In a mid-term evaluation of Senators in May 2009, ThisDay said that he had not sponsor any bills in the year, but was actively involved in the debate of the general principles of a number of bills. He made useful contributions through his Committee on Downstream Petroleum, especially on the issues of fuel subsidy removal and the entire deregulation agenda.

He sponsored motions to scrap FERMA and create a Federal Highway Authority instead, and to stop universities from conducting post-JAMB examinations.

In February 2010 three gunmen abducted his mother, Florentina Paulker, from her home in the Opolo area of Yenagoa, Bayelsa State.
After the 73-year-old woman had spent eight days in captivity, she was released after a bloody shootout with her kidnappers, one of whom died.
In September 2015, Senator Paulker Emmanuel, sought to contest the 2015 Bayelsa state gubernatorial elections but was disqualified under controversial circumstances.
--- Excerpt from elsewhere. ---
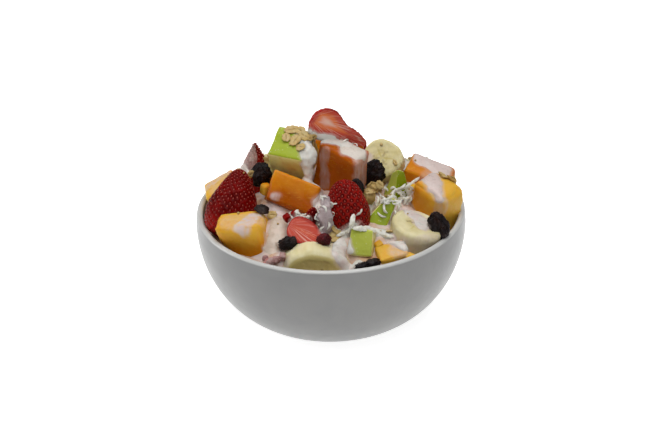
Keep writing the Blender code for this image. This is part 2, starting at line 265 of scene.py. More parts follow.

He was disqualified from the governorship race because some members of the opposition All Progressives Congress (APC) attended his thanksgiving service.

Senator Paulker Emmanuel set the record as the first Senator from Bayelsa State to serve three consecutive tenures as a member of the 6th, 7th and 8th Senate. He was the Deputy Minority Whip in the 8th Senate and served as chairman, Senate Committee on Establishment and Public Service. Under his Chairmanship, the Committee presented a report for an Act to establish the Nigerian Council for Psychologists for the purpose of determining the standards and skills to be attained by persons seeking to become registered members of the psychologists profession in Nigeria. He also supported and vigorously promoted the Bill for the establishment of the Chartered Institute of Investigative and Forensic Professionals of Nigeria. He was an influential and respected member of the Committee of Ten of the National Assembly until he voluntarily stepped out of the Senate in 2019 to contest the Governorship Primaries of the Peoples Democratic Party (PDP) for Bayelsa State Government House along with twenty other contestants. He lost the primaries to Senator Douye Diri, who had the backing of the incumbent Governor, Henry Seriake Dickson.

During his tenure as a Senator, he was able to facilitate the employment of young men and women from his constituency of Kolokuma-Opokuma, Southern Ijaw and Yenagoa Local Government Areas into various government establishments and parastatals such as the Nigerian Custom Service, Nigerian Immigration Service, Nigerian Security and Civil Defense Corp, Federal Inland Revenue Service (FIRS), Nigerian National Petroleum Corporation (NNPC), Nigerian Nuclear Regulatory Authority, National Biotechnology Development Agency, Petroleum Ta Development Fund, (PTDF), Nigerian Content Development Management Board, Nigerian Maritime Administration and Safety Agency (NIMASA), as well as assistance of young men and women into the Nigerian Defense Academy (NDA) and the Police Cadet College.

It is also acknowledged that Senator Paulker Izibefien Emmanuel delivered on constituency projects across virtually all the towns within his primary constituency. The projects range from provision of water, solar-powered street lights, renovation and building of new classroom blocks, provision of school furniture, building of ICT Centers and provision of Computers, construction of concrete walkways, renovation of town hall and supply of furniture, provision of education grants and scholarship to students within and outside Nigeria, as well as assistance to the disabled with the provision of wheel chairs and hearing aid. Women also benefited from his empowerment program through the provision of sewing machines and hair dressing equipment. The Niger Delta University and the University of Port Harcourt also benefited from his projects.

Senator Paulker Emmanuel is a recipient of several awards. His most recent awards are the conferment of the Fellow of the Nigerian Psychological Association at an impressive ceremony in Uyo, Akwa Ibom State, and another Fellowship conferment by the Chartered Institute of Forensic and Investigative Professionals of Nigeria at the Bolton White Hotel, Abuja on 21 September 2019.